Some commodity-based securities use futures contracts to track the underlying commodity, adding a layer of complexity.  You should be aware of the implications of investing in these types of securities: 

  1. Futures contracts are exchange-traded derivatives that guarantee delivery of a commodity at a specific time and price.
  2. Managers of commodity futures-linked securities avoid taking physical possession of the commodity by selling upcoming expiring futures contracts, and replacing them with futures contracts that have more distant expiration dates, and
  3. Consequently, a commodity futures-linked security does not necessarily track the spot price (or current settlement price) of the commodity, and performance of the security can deviate substantially from the performance of the commodity being tracked, i.e., you can experience unexpected gains or losses.


Options carry a high level of risk and are not suitable for all investors. Certain requirements must be met to trade options in your account. If you are interested in margin lending (a loan to purchase securities that is secured or collateralized by securities in your account) or option trading, Charles Schwab & Co., Inc. has agreed to extend credit to the clients of Schwab Hong Kong at its discretion and subject to an agreement between you and Charles Schwab & Co., Inc. (refer to the Correspondent Margin, Short and Option Account Agreement for details). Investors must apply by submitting the Charles Schwab & Co., Inc. Margin, Short & Option Account Trading Application (for customers of Charles Schwab, Hong Kong, Ltd.).  

Please read the Options Disclosure Document titled "Characteristics and Risks of Standardized Options" before considering any option transaction. Call the Schwab office for a current copy.  

The risk of loss in financing a transaction by depositing of collateral or by trading options is significant. You may sustain losses in excess of your cash and any other assets deposited as collateral. Market conditions may make it impossible to execute contingent orders, such as "stop loss" or "stop limit" orders. You may be called upon at short notice to make additional margin deposits or interest payments. If the required margin deposits or interest payments are not made within the prescribed time, your collateral may be liquidated without your consent. Moreover, you will remain liable for any resulting deficit in your account and interest charged on your account. Therefore, you should consider carefully whether such a financing or trading arrangement is suitable in light of your own financial position and investment objectives. 

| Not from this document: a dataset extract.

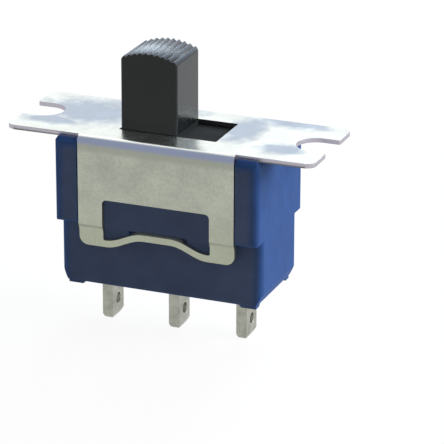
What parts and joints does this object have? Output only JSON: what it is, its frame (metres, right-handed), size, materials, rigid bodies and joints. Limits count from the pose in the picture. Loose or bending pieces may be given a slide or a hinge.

If you trade options, you should inform yourself of exercise and expiration procedures and your rights and obligations upon exercise or expiration.  

With long options, investors may lose 100% of funds invested. Multiple-leg options strategies will involve multiple commissions. Spread trading must be done in a margin account. Covered calls provide downside protection only to the extent of the premium received and limit upside potential to the strike price plus premium received. Writing uncovered options involves potentially unlimited risk.

Variable degree of risk

Transactions in options carry a high degree of risk. Purchasers and sellers of options should familiarize themselves with the type of option (i.e., put or call) which they contemplate trading and the associated risks. You should calculate the extent to which the value of the options must increase for your position to become profitable, taking into account the premium and all transaction costs. 

The purchaser of options may offset or exercise the options or allow the options to expire. The exercise of an option results either in a cash settlement or in the purchaser acquiring or delivering the underlying interest. If the option is on a futures contract, the purchaser will acquire a futures position with associated liabilities for margin. If the purchased options expire worthless, you will suffer a total loss of your investment, which will consist of the option premium plus transaction costs. If you are contemplating purchasing deep-out-of-the-money options, you should be aware that the chance of such options becoming profitable ordinarily is remote. 

Selling ("writing" or "granting") an option generally entails considerably greater risk than purchasing options. Although the premium received by the seller is fixed, the seller may sustain a loss well in excess of that amount. The seller will be liable for additional margin to maintain the position if the market moves unfavorably. The seller will also be exposed to the risk of the purchaser exercising the option; when that happens, the seller will be obligated to either settle the option in cash or to acquire or deliver the underlying interest. If the option is "covered" by the seller holding a corresponding position in the underlying interest, in a futures contract, or in another option, the risk may be reduced. If the option is not covered, the risk of loss can be unlimited.  

Only experienced persons should contemplate writing uncovered options, and then only after securing full details of the applicable conditions and potential risk exposure.  

Off-exchange transactions in derivatives

While some off-exchange markets are highly liquid, transactions in off-exchange or "non-transferable" derivatives may involve greater risk than investments in on-exchange derivatives because there is no exchange market on which to close out an open position. It may be impossible to liquidate an existing position, to assess the value of the position arising from an off-exchange transaction or to assess the exposure to risk. Bid prices and offer prices need not be quoted, and, even where they are, they will be established by dealers in these instruments; consequently, it may be difficult to establish what a fair price is.

Suspension or restriction of trading and pricing relationships

Market conditions (e.g., illiquidity) and/or the operation of the rules of certain markets (e.g. the suspension of trading in any contract or contract month because of price limits or "circuit breakers") may increase the risk of loss by making it difficult or impossible to effect transactions or liquidate/offset positions. If you have sold options, this may increase the risk of loss. Further, normal pricing relationships between the underlying interest and the option may not exist. The absence of an underlying reference price may make it difficult to judge "fair value".